Hilfen für ein Leben im Alter Wer auch im Alter in den eigenen vier Wänden leben möchte, sollte diese entsprechend einrichten. Alltagshelfer für Ältere stellt das Forschungszentrum Informatik am Karlsruher Institut für Technologie (FZI) in der Ausstellung "Pflege und Technik" auf der Medica vor: In einer Musterwohnung sind Angebote gebündelt zu sehen: von der bildschirmgesteuerten Haustechnik über das Telefon, dessen Tasten mit Fotos vertrauter Personen versehen sind, bis zur Fernbedienung zur einfachen Suche nach Portemonnaie oder Schlüsselbund. Sensoren spielen für Pflegebedürftige eine immer größere Rolle: Sie sind zum Beispiel in einer Matte eingebaut, die vor dem Bett liegt.

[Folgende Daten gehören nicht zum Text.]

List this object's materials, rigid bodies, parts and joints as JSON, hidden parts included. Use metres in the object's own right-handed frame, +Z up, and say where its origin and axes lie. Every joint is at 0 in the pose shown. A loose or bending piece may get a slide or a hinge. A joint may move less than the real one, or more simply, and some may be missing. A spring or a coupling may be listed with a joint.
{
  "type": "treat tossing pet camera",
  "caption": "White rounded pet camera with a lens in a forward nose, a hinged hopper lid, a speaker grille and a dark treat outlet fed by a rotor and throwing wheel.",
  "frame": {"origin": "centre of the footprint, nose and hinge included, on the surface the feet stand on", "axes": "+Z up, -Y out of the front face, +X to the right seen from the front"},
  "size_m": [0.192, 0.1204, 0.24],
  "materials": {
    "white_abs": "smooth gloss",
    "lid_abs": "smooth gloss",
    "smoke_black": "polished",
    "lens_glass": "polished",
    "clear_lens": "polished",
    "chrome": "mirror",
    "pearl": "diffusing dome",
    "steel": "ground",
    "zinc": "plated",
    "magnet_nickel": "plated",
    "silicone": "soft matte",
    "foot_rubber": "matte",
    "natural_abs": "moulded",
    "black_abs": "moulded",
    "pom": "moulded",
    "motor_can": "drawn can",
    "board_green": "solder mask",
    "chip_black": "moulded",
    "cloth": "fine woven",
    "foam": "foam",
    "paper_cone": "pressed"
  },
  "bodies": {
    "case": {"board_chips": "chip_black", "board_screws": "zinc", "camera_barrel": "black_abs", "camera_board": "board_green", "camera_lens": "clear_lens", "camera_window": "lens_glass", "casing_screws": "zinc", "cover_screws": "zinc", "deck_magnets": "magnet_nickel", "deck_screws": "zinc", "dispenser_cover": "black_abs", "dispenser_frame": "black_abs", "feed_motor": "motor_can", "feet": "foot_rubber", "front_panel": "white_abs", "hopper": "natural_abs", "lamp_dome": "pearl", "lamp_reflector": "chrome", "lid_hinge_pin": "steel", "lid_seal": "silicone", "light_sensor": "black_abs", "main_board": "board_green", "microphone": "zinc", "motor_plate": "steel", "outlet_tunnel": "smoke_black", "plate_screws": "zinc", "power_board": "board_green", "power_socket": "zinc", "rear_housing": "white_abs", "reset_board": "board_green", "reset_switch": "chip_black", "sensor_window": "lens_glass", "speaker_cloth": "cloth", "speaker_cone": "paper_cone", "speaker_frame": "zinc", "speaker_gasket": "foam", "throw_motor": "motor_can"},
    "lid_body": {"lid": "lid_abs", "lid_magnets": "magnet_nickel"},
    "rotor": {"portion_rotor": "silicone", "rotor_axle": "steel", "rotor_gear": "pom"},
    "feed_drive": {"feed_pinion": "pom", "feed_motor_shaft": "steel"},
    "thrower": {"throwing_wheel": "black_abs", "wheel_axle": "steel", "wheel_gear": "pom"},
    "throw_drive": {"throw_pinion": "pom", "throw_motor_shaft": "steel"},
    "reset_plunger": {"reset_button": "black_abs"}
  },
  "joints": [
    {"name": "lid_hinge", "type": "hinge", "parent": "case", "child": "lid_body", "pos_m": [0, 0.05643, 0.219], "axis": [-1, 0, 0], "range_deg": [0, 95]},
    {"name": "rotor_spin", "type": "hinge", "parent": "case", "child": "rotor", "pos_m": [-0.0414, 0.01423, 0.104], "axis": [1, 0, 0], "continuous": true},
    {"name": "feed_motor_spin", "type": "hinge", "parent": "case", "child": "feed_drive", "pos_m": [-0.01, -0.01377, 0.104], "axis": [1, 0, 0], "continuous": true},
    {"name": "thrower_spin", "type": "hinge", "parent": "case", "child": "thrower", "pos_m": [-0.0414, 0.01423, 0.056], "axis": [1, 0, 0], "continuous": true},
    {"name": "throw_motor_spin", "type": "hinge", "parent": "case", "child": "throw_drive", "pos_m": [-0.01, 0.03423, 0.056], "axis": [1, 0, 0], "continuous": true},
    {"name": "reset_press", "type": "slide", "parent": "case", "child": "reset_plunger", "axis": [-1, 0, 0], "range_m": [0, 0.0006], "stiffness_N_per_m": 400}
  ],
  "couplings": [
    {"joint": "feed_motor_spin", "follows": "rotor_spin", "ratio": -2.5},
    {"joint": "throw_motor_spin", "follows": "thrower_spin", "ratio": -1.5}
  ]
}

Mithilfe ihrer Signale schaltet sich beim Aufstehen nachts die Beleuchtung ein, um Stürze zu verhindern. Eine ähnliche Technik zeigt die Telekom in einem vernetzten Pflegebett: Erhebt sich ein verwirrter Patient daraus, geht über eine spezielle Mobilfunkkarte eine Nachricht bei der Leitstelle des Deutschen Roten Kreuzes ein – ein Helfer ruft über ein Modul am Bett an und erkundigt sich, ob alles in Ordnung ist.